Provided material ->
____________

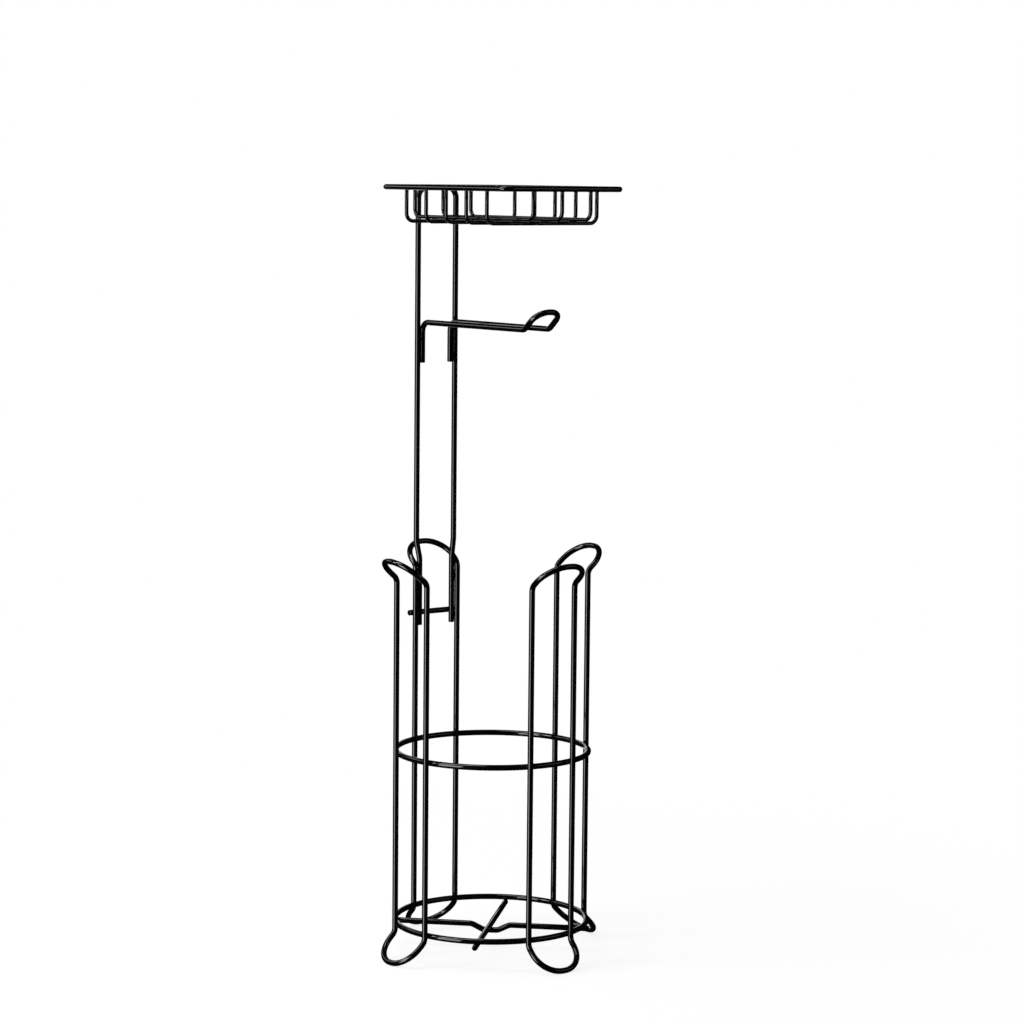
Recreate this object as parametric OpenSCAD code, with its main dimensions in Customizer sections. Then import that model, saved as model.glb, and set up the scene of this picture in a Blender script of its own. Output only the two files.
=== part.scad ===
// Free-standing toilet roll holder in coated round wire.
// A round cage stores spare rolls, a mast carries an arm for the roll in use, and a shallow basket tops it.
// Origin: on the floor, on the axis of the cage. The arm points to -Y and the mast stands at +Y.

/* [Wires] */
// Diameter of the coated wire in the cage, the mast and the arm
frame_wire_d = 4.8; // [3:0.1:6]
// Diameter of the wire in the basket's rim
rim_wire_d = 4.5; // [3:0.1:6]
// Diameter of the thin wires of the basket
basket_wire_d = 3.2; // [2:0.1:4]
// Gap left between two coated wires where a weld joins them
weld_gap = 0.05; // [0.02:0.01:0.2]
// Width of the bevel on a cut wire end
end_bevel = 0.7; // [0.2:0.1:1]

/* [Cage] */
// Diameter of both rings, measured on the wire's centreline
ring_d = 159.5; // [130:0.5:200]
// Height of the bottom ring's centreline
bottom_ring_z = 25; // [18:1:60]
// Height of the middle ring's centreline
middle_ring_z = 168; // [100:1:240]
// How far each floor wire runs past the centreline of the bottom ring
floor_wire_overhang = 3; // [2.5:0.5:8]
// Length of the level bottom of the dip where one floor wire passes under the other
dip_level = 12; // [10:1:30]
// Length of each ramp of the dip
dip_ramp = 10; // [9:1:30]
// Centreline radius of the dip's bends
dip_bend_r = 10; // [5:1:12]

/* [Loops] */
// Distance between the two legs of a loop, centre to centre
loop_leg_spacing = 42.8; // [34:0.2:60]
// Height of the corner where a loop's legs lean out at the top
loop_top_bend_z = 314.5; // [260:0.5:360]
// Lean of the top arc, away from the vertical
top_arc_lean = 50; // [40:1:65]
// Lean of the foot arc, away from the vertical
foot_arc_lean = 46; // [30:1:65]
// Straight length between a loop's bend and its arc
arc_straight = 3; // [1:0.5:15]
// Straight length across the end of each loop, between the arc's two halves
arc_flat = 2; // [1:0.5:10]
// Centreline radius of the bend between a loop's leg and its arc
loop_bend_r = 8; // [5:0.5:12]
// Depth of the flat worn on the underside of each foot
foot_flat = 0.15; // [0.05:0.05:0.4]

/* [Mast] */
// Distance between the mast's legs, centre to centre
mast_leg_spacing = 38.2; // [30:0.2:60]
// How far the mast's legs sit behind the rear loop's legs at their joint
mast_set_back = 1.5; // [0:0.1:3]
// How far the crank brings the mast's legs further back above the joint
mast_jog = 1.2; // [0:0.1:6]
// How far the mast's cut ends reach down below the bend of the rear loop
mast_overlap = 51; // [25:0.5:80]
// Height of the crank's lower corner above the bend of the rear loop
crank_rise = 6; // [2:0.5:80]
// Height of the crank itself
crank_h = 14.5; // [12:0.5:40]
// Centreline radius of the crank's two bends
crank_bend_r = 20; // [10:1:30]
// Centreline radius of the mast's top corners
mast_bend_r = 9; // [6:0.5:14]
// Height of the short cross wire above the mast's cut ends
rear_cross_rise = 10.3; // [4:0.1:20]
// How far the short cross wire runs past the centrelines of the rear loop's legs
rear_cross_overhang = 2.6; // [2:0.1:20]

/* [Arm] */
// Height of the arm's legs
arm_z = 519; // [460:1:560]
// Distance between the arm's legs, centre to centre
arm_leg_spacing = 24.8; // [18:0.2:28]
// Distance from the mast to the corner where the arm's tip turns up
arm_reach = 140.5; // [110:0.5:160]
// Rise of the arm's tip above the horizontal
arm_tip_angle = 40; // [20:1:70]
// Straight length between the arm's bend and its end loop
arm_tip_straight = 8; // [2:0.5:20]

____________

Written exercise -> Extract the full listing and reproduce each line exactly.

Complete response ->
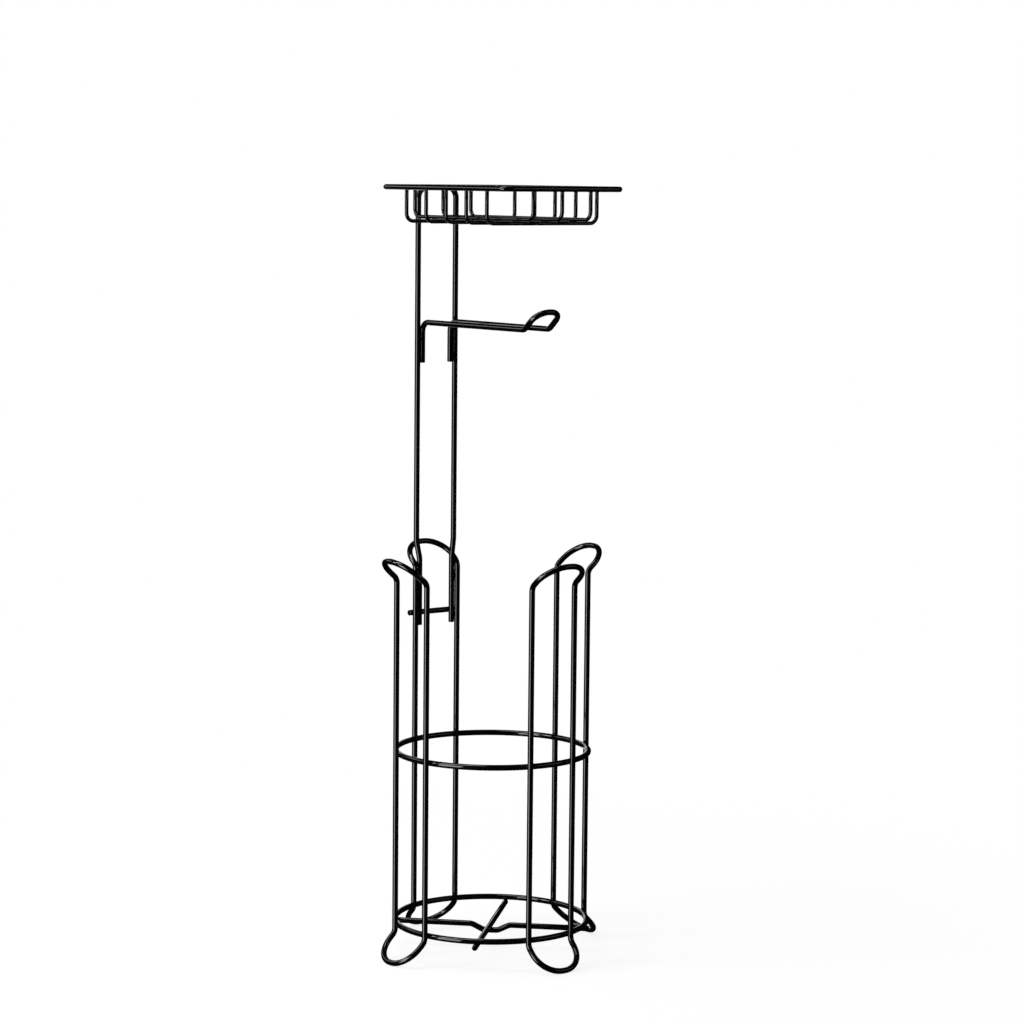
Recreate this object as parametric OpenSCAD code, with its main dimensions in Customizer sections. Then import that model, saved as model.glb, and set up the scene of this picture in a Blender script of its own. Output only the two files.
=== part.scad ===
// Free-standing toilet roll holder in coated round wire.
// A round cage stores spare rolls, a mast carries an arm for the roll in use, and a shallow basket tops it.
// Origin: on the floor, on the axis of the cage. The arm points to -Y and the mast stands at +Y.

/* [Wires] */
// Diameter of the coated wire in the cage, the mast and the arm
frame_wire_d = 4.8; // [3:0.1:6]
// Diameter of the wire in the basket's rim
rim_wire_d = 4.5; // [3:0.1:6]
// Diameter of the thin wires of the basket
basket_wire_d = 3.2; // [2:0.1:4]
// Gap left between two coated wires where a weld joins them
weld_gap = 0.05; // [0.02:0.01:0.2]
// Width of the bevel on a cut wire end
end_bevel = 0.7; // [0.2:0.1:1]

/* [Cage] */
// Diameter of both rings, measured on the wire's centreline
ring_d = 159.5; // [130:0.5:200]
// Height of the bottom ring's centreline
bottom_ring_z = 25; // [18:1:60]
// Height of the middle ring's centreline
middle_ring_z = 168; // [100:1:240]
// How far each floor wire runs past the centreline of the bottom ring
floor_wire_overhang = 3; // [2.5:0.5:8]
// Length of the level bottom of the dip where one floor wire passes under the other
dip_level = 12; // [10:1:30]
// Length of each ramp of the dip
dip_ramp = 10; // [9:1:30]
// Centreline radius of the dip's bends
dip_bend_r = 10; // [5:1:12]

/* [Loops] */
// Distance between the two legs of a loop, centre to centre
loop_leg_spacing = 42.8; // [34:0.2:60]
// Height of the corner where a loop's legs lean out at the top
loop_top_bend_z = 314.5; // [260:0.5:360]
// Lean of the top arc, away from the vertical
top_arc_lean = 50; // [40:1:65]
// Lean of the foot arc, away from the vertical
foot_arc_lean = 46; // [30:1:65]
// Straight length between a loop's bend and its arc
arc_straight = 3; // [1:0.5:15]
// Straight length across the end of each loop, between the arc's two halves
arc_flat = 2; // [1:0.5:10]
// Centreline radius of the bend between a loop's leg and its arc
loop_bend_r = 8; // [5:0.5:12]
// Depth of the flat worn on the underside of each foot
foot_flat = 0.15; // [0.05:0.05:0.4]

/* [Mast] */
// Distance between the mast's legs, centre to centre
mast_leg_spacing = 38.2; // [30:0.2:60]
// How far the mast's legs sit behind the rear loop's legs at their joint
mast_set_back = 1.5; // [0:0.1:3]
// How far the crank brings the mast's legs further back above the joint
mast_jog = 1.2; // [0:0.1:6]
// How far the mast's cut ends reach down below the bend of the rear loop
mast_overlap = 51; // [25:0.5:80]
// Height of the crank's lower corner above the bend of the rear loop
crank_rise = 6; // [2:0.5:80]
// Height of the crank itself
crank_h = 14.5; // [12:0.5:40]
// Centreline radius of the crank's two bends
crank_bend_r = 20; // [10:1:30]
// Centreline radius of the mast's top corners
mast_bend_r = 9; // [6:0.5:14]
// Height of the short cross wire above the mast's cut ends
rear_cross_rise = 10.3; // [4:0.1:20]
// How far the short cross wire runs past the centrelines of the rear loop's legs
rear_cross_overhang = 2.6; // [2:0.1:20]

/* [Arm] */
// Height of the arm's legs
arm_z = 519; // [460:1:560]
// Distance between the arm's legs, centre to centre
arm_leg_spacing = 24.8; // [18:0.2:28]
// Distance from the mast to the corner where the arm's tip turns up
arm_reach = 140.5; // [110:0.5:160]
// Rise of the arm's tip above the horizontal
arm_tip_angle = 40; // [20:1:70]
// Straight length between the arm's bend and its end loop
arm_tip_straight = 8; // [2:0.5:20]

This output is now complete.